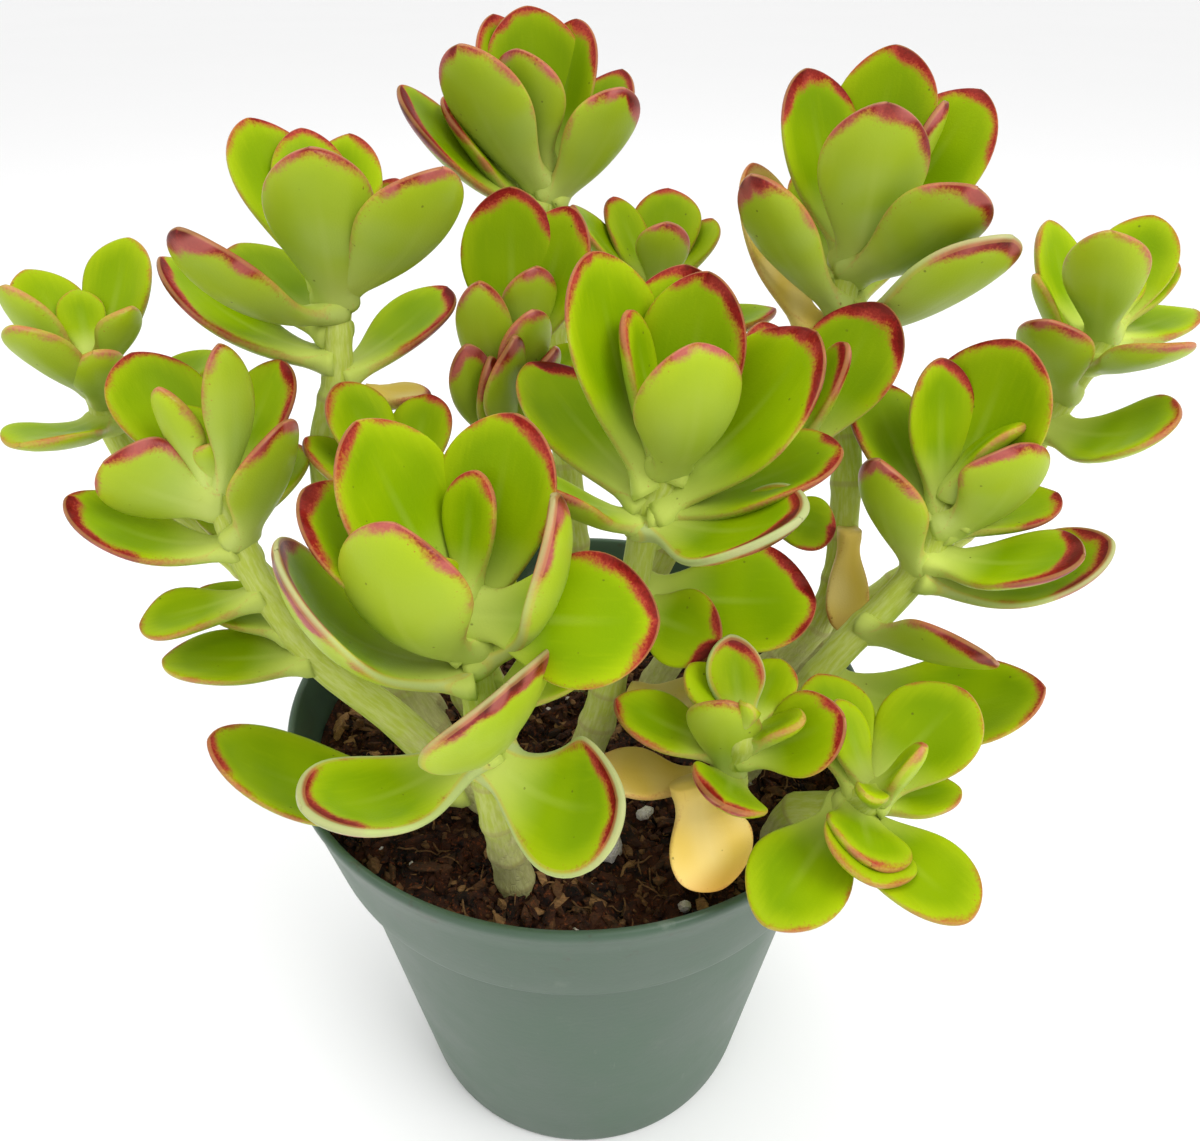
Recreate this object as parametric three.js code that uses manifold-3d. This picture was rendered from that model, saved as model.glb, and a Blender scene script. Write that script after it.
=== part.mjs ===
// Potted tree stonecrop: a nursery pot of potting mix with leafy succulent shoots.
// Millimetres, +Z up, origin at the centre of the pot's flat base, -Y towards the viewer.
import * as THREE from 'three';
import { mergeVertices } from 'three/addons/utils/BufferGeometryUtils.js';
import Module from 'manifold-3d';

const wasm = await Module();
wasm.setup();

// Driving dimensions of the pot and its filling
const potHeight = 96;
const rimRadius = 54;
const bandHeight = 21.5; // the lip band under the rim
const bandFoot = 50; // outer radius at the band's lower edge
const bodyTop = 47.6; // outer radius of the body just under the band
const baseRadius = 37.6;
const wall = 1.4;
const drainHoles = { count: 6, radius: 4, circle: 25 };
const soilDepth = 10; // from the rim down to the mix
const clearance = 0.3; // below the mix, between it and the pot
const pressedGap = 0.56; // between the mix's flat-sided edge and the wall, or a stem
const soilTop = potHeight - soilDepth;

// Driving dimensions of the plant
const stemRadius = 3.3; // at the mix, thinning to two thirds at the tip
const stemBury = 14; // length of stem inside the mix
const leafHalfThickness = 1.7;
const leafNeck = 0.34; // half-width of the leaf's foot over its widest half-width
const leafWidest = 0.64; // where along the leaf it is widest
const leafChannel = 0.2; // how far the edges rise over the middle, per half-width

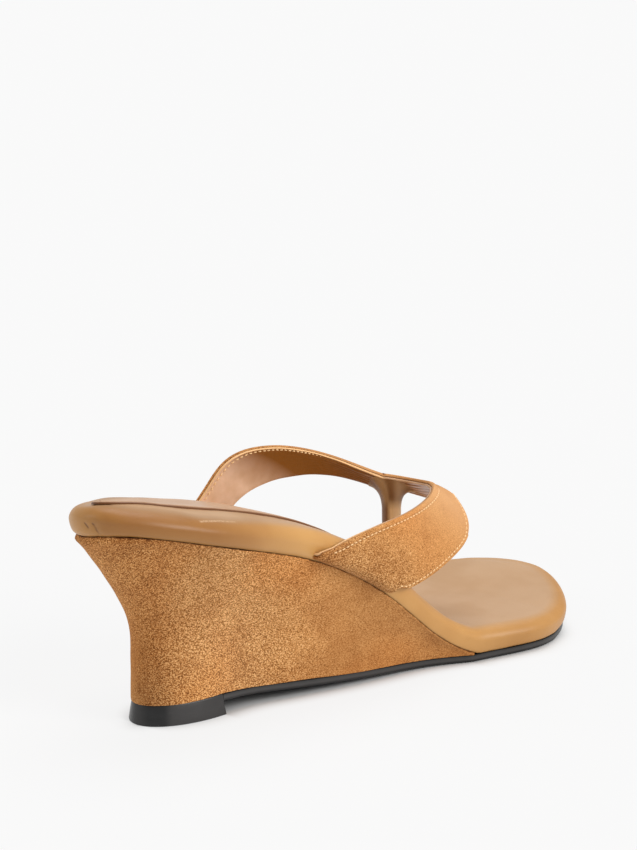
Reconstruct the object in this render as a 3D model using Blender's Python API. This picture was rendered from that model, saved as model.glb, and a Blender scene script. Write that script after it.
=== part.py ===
# # # # #
From the line that contains "Reconstruct the object" to the last line of the material above, repeat every line exactly, keeping both the first and the last.

▶ **Exercise output**
Reconstruct the object in this render as a 3D model using Blender's Python API. This picture was rendered from that model, saved as model.glb, and a Blender scene script. Write that script after it.
=== part.py ===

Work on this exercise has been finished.